Le poids de la tradition est fondamental. Quant aux milieux religieux, ils rejettent plus facilement l’homosexualité, aussi bien les chrétiens que les musulmans. Mais il s’agit d’une corrélation, pas d’une causalité. Il y a encore un siècle, l’ensemble du monde occidental rejetait l’homosexualité. Aujourd’hui, on observe un recul de l’homophobie dans tous les pays du monde mais les niveaux sont très différents. Dans les pays scandinaves, on atteint les 90-95 % d’acceptation, en Europe occidentale les 80 %, aux États-Unis les 60-70 %, et le reste du monde est en dessous des 50 % avec 5 % dans les pays majoritairement musulmans.

Par quoi passe l’acceptation de l’homosexualité et comment tendre vers le vivre ensemble ?
Quand arrive l’adolescence, la construction de l’hétérosexualité se fait en parallèle du rejet de l’homosexualité. Les jeunes homosexuels et les jeunes lesbiennes sont plus confrontés à la violence des jeunes hétérosexuels qui les entourent. Vers 15-17 ans, on s’affiche comme hétérosexuel et on rejette l’homosexualité pour montrer qu’on ne l’est pas. C’est une sorte de marqueur identitaire dans les milieux où les homosexuels sont rejetés.
L’acceptation de l’homosexualité passe donc par la visibilité. Pour les associations, la stratégie payante est d’intervenir dans les collèges et lycées et de se présenter en tant que gay ou lesbienne. Faire reculer l’homophobie en montrant le visage de l’homosexualité.
Depuis les années 60-70, on assiste à un vrai mouvement du coming out. La majorité des homosexuels ont décidé de vivre ouvertement leur sexualité, en faisant face à beaucoup de difficultés, mais cette décision a eu un effet positif sur la société.

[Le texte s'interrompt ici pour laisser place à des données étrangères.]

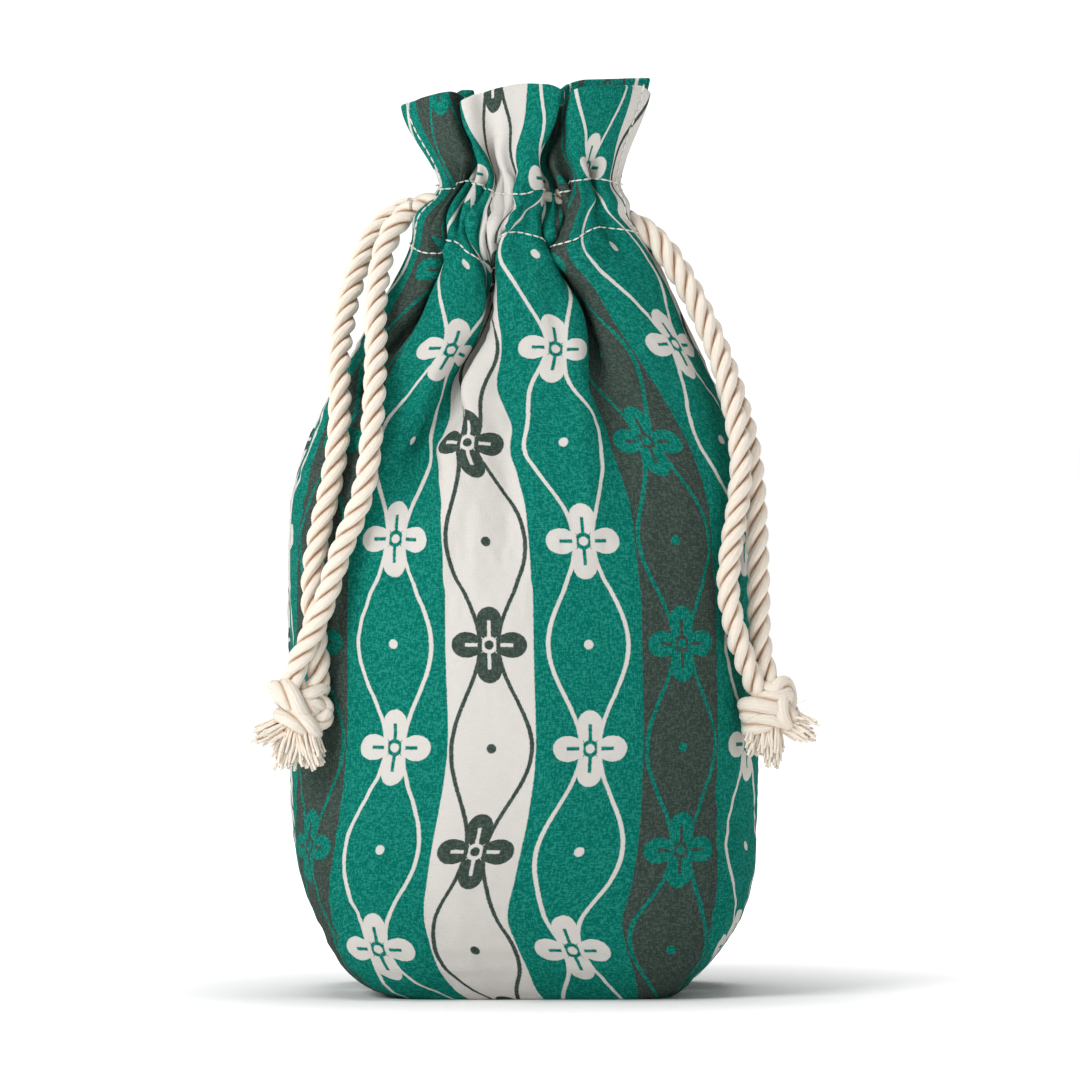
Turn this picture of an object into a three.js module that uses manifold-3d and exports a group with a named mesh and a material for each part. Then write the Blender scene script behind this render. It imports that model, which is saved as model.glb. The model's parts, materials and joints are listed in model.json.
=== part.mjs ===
// Kinchaku drawstring pouch, in millimetres, standing on its flat base with +Z up and -Y to the front.
// Two printed canvas panels are sewn together at the sides and across the base. The top of each panel is
// folded inside and stitched down twice, which makes a casing for the cords and a gathered frill above it.
// Two twisted ropes run through both casings: one leaves at the left and the other at the right, and each
// has its two ends tied in a knot with frayed tufts.
import * as THREE from "three";
import { mergeVertices } from "three/addons/utils/BufferGeometryUtils.js";
import Module from "manifold-3d";

const wasm = await Module();
wasm.setup();

// Driving dimensions
const bodyWidth = 132;
const bodyDepth = 96;
const baseWidth = 79;
const baseDepth = 77;
const cornerHeight = 36; // floor to the top of the base's soft corner
const shoulderHeight = 122; // floor to where the sides begin to draw in
const bodyHeight = 210.5; // floor to the lower row of casing stitches
const frillHeight = 26.2; // upper row of casing stitches to the rim
const frillWidth = 69;
const frillDepth = 46;
const neckWidth = 53; // at the middle of the casing's wall, drawn tight
const neckDepth = 28;
const cloth = 1.2; // canvas with its turned edge and seam allowance
const seamGap = 0.3;
const slitGap = 2.4; // between the panels at each side of the frill
const cordDiameter = 7;
const cordClearance = 0.6;
const gathers = 10;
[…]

Les jeunes des quartiers n’échappent pas à cette visibilité, via la télévision, via Facebook et les réseaux sociaux. Pourtant, la plupart des jeunes homosexuels quittent leur cité pour vivre leur sexualité au grand jour. Les souffrances ne sont pas terminées pour la communauté LGBT mais les mentalités progressent. Récemment, la participation d’un jeune transsexuel à l’Eurovision a aussi offert une visibilité qui n’a pas un effet tout de suite évident mais dont les conséquences seront positives sur le long terme.